▸ Exercise directions
Set down, please, exactly the lines below that run from the line with "for piece, (shapes, share)" to the line with "obj.matrix_world = world", both lines included.

'''

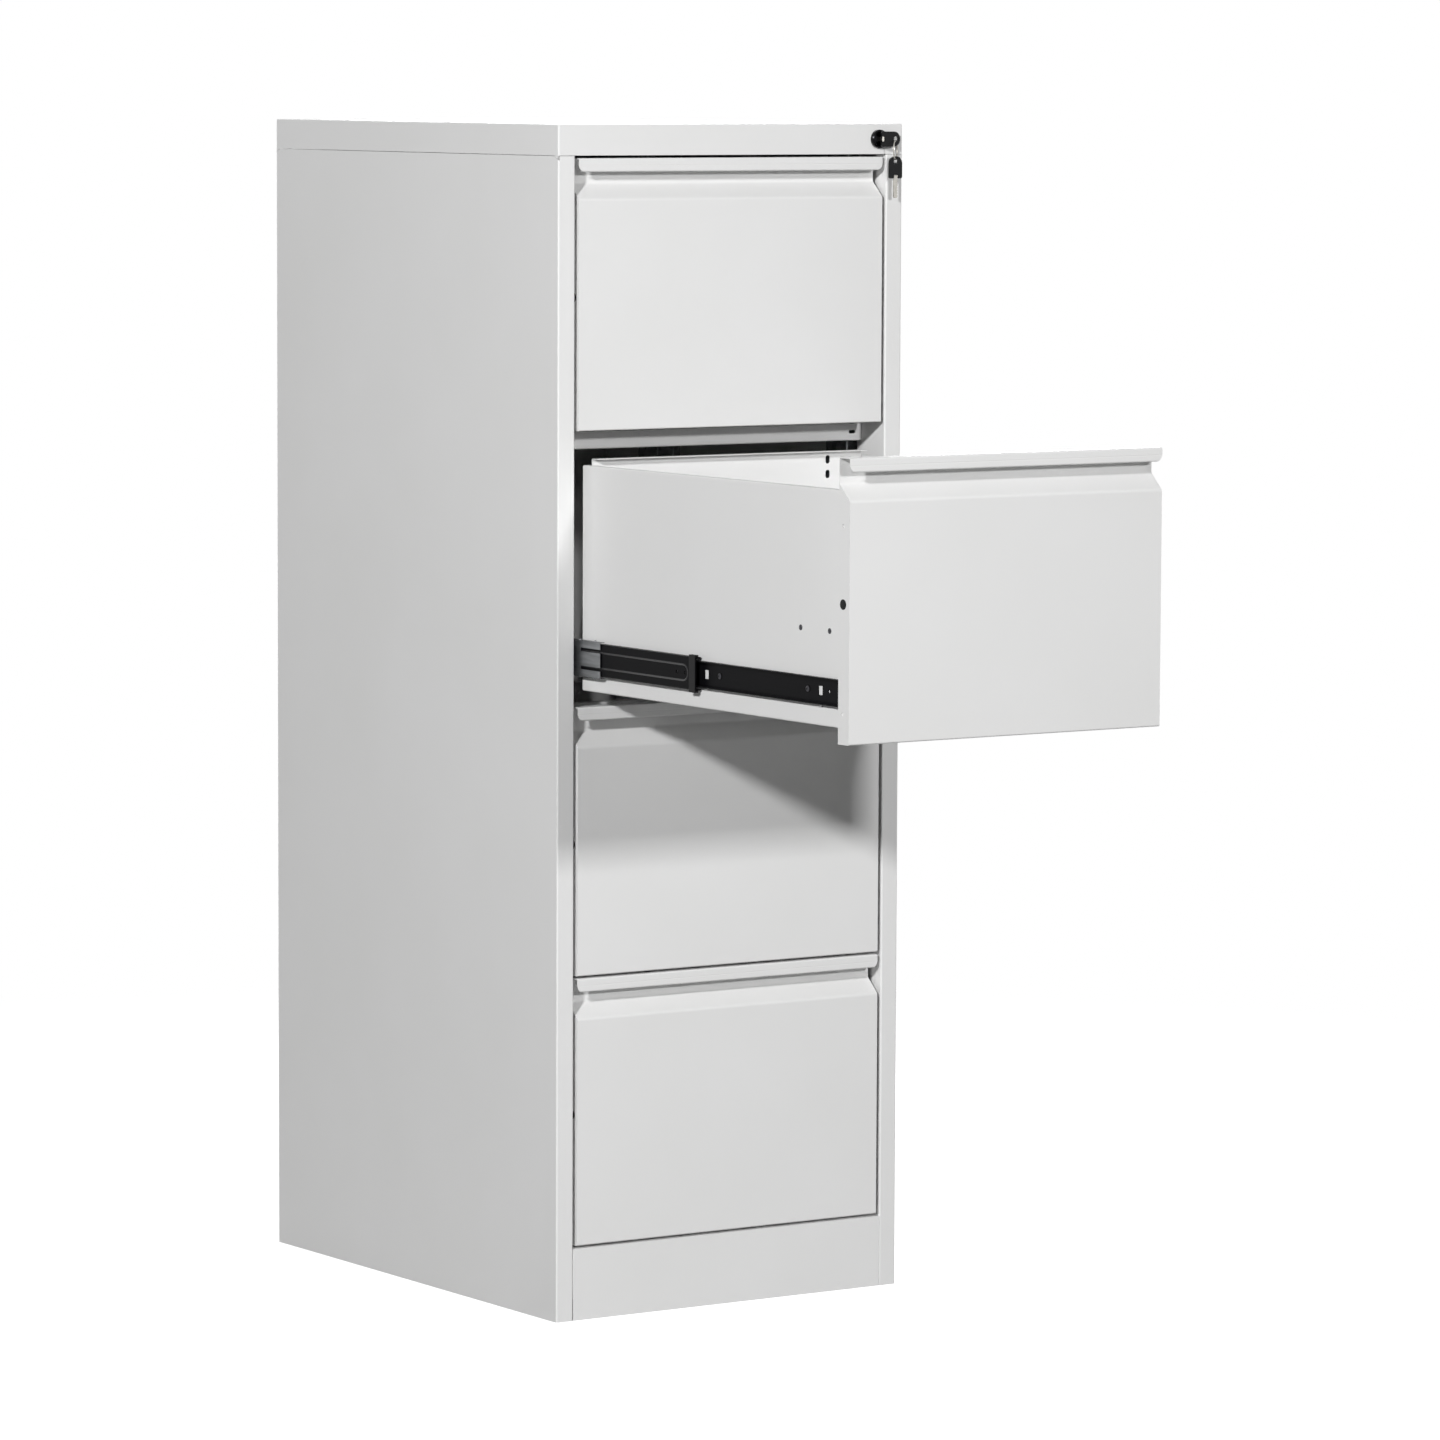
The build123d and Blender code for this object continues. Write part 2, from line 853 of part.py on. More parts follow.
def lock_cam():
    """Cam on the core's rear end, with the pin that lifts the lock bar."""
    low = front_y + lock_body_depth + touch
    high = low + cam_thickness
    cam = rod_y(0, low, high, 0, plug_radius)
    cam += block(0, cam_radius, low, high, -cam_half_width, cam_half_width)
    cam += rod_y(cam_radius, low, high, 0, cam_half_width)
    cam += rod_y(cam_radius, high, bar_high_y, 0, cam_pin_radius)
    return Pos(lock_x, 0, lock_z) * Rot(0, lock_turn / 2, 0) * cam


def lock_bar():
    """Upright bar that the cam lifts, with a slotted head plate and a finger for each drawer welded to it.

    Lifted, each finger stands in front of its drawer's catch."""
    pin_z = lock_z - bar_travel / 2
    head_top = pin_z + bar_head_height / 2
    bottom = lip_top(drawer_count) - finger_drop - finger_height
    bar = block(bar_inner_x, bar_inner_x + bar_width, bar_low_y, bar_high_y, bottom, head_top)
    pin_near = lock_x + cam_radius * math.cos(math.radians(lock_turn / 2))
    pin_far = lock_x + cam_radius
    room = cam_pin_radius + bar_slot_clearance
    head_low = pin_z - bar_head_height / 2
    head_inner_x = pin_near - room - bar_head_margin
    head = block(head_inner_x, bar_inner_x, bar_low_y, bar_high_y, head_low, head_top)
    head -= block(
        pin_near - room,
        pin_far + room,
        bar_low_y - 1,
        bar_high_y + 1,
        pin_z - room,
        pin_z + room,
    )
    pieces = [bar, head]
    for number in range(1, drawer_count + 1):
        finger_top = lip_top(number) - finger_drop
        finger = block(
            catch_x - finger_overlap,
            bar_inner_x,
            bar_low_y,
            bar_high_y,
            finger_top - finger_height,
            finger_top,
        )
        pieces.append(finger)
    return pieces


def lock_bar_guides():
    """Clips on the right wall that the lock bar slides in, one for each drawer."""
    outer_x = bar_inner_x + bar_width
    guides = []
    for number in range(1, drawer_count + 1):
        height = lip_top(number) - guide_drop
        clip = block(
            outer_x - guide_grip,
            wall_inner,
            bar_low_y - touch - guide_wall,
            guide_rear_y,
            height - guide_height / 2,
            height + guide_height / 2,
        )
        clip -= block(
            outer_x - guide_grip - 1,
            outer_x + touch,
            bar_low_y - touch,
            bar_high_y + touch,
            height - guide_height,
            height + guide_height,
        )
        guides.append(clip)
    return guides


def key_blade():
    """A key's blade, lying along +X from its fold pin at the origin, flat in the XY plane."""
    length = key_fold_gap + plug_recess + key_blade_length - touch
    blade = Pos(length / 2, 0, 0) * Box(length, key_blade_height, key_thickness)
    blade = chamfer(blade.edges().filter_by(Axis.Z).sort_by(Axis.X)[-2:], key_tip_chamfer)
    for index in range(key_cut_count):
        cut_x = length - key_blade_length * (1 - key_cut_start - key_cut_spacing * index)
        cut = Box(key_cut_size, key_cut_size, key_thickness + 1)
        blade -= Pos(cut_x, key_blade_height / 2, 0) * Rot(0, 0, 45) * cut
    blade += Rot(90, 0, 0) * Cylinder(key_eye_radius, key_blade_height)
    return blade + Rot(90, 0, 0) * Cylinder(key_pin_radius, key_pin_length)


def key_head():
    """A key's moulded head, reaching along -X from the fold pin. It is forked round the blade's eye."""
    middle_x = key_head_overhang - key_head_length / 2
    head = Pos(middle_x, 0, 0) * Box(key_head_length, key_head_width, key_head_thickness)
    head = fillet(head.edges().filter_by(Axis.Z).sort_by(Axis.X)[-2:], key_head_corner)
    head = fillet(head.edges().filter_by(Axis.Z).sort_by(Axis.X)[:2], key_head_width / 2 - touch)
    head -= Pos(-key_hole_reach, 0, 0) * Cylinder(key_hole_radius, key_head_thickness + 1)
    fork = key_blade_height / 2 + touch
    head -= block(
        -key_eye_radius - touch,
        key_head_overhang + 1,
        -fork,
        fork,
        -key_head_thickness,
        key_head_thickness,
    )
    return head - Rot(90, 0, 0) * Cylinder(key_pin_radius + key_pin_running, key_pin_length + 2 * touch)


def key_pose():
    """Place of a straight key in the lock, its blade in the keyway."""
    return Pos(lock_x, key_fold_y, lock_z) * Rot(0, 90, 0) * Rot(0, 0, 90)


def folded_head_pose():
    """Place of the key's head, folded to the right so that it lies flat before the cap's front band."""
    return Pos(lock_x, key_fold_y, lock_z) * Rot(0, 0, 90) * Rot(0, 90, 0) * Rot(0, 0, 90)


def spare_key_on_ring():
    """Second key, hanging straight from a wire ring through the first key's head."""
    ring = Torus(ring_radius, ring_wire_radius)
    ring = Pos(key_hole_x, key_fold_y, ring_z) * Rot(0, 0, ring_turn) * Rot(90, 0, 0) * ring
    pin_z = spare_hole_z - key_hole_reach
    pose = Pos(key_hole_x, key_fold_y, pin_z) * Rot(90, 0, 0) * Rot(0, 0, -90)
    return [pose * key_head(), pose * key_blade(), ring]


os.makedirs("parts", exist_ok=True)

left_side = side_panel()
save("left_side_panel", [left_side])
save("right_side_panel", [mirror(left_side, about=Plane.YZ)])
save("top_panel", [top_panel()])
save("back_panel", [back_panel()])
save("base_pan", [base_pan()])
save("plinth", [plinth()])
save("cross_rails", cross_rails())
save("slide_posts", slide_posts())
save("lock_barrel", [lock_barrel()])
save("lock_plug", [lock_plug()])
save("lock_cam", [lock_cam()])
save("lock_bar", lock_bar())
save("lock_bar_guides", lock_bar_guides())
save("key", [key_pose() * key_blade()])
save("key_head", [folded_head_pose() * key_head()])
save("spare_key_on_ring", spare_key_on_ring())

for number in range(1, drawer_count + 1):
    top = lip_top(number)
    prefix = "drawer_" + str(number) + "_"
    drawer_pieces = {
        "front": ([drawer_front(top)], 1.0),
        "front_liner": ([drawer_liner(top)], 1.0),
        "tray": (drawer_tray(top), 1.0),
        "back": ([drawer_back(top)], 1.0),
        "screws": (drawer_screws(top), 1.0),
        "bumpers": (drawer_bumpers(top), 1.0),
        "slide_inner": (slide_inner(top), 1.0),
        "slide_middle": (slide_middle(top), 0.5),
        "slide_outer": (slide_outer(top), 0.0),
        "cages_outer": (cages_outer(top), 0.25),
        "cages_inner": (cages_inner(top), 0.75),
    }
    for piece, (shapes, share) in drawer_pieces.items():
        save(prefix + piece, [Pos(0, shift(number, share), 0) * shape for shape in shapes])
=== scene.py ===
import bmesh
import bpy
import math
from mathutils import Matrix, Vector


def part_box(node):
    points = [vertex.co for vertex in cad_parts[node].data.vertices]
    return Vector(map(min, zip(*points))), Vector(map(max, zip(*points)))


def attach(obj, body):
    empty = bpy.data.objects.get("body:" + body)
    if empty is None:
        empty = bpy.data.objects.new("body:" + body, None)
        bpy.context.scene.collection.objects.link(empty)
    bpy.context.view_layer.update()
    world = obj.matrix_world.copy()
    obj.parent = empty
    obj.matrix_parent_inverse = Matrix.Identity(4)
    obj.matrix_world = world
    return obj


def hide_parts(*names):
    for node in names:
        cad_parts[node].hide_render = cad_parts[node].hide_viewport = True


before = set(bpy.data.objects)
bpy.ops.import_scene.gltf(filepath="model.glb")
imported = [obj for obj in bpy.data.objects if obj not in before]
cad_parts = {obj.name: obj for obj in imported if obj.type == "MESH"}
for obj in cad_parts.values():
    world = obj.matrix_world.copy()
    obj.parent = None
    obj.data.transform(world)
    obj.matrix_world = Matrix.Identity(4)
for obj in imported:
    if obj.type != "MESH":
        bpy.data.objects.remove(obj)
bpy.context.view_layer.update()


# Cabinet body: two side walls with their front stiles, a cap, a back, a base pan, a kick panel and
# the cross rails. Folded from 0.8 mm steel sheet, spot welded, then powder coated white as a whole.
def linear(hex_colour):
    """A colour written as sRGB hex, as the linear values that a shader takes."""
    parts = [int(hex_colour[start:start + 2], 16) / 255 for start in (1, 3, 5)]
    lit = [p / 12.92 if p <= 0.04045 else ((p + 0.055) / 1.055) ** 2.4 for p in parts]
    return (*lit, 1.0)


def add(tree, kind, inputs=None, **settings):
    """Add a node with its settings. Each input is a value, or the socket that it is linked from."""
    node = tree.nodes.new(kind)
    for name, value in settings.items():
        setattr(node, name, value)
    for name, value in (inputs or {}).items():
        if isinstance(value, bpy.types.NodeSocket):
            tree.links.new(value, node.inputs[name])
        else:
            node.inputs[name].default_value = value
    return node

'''

▸ Response to this exercise
    for piece, (shapes, share) in drawer_pieces.items():
        save(prefix + piece, [Pos(0, shift(number, share), 0) * shape for shape in shapes])
=== scene.py ===
import bmesh
import bpy
import math
from mathutils import Matrix, Vector


def part_box(node):
    points = [vertex.co for vertex in cad_parts[node].data.vertices]
    return Vector(map(min, zip(*points))), Vector(map(max, zip(*points)))


def attach(obj, body):
    empty = bpy.data.objects.get("body:" + body)
    if empty is None:
        empty = bpy.data.objects.new("body:" + body, None)
        bpy.context.scene.collection.objects.link(empty)
    bpy.context.view_layer.update()
    world = obj.matrix_world.copy()
    obj.parent = empty
    obj.matrix_parent_inverse = Matrix.Identity(4)
    obj.matrix_world = world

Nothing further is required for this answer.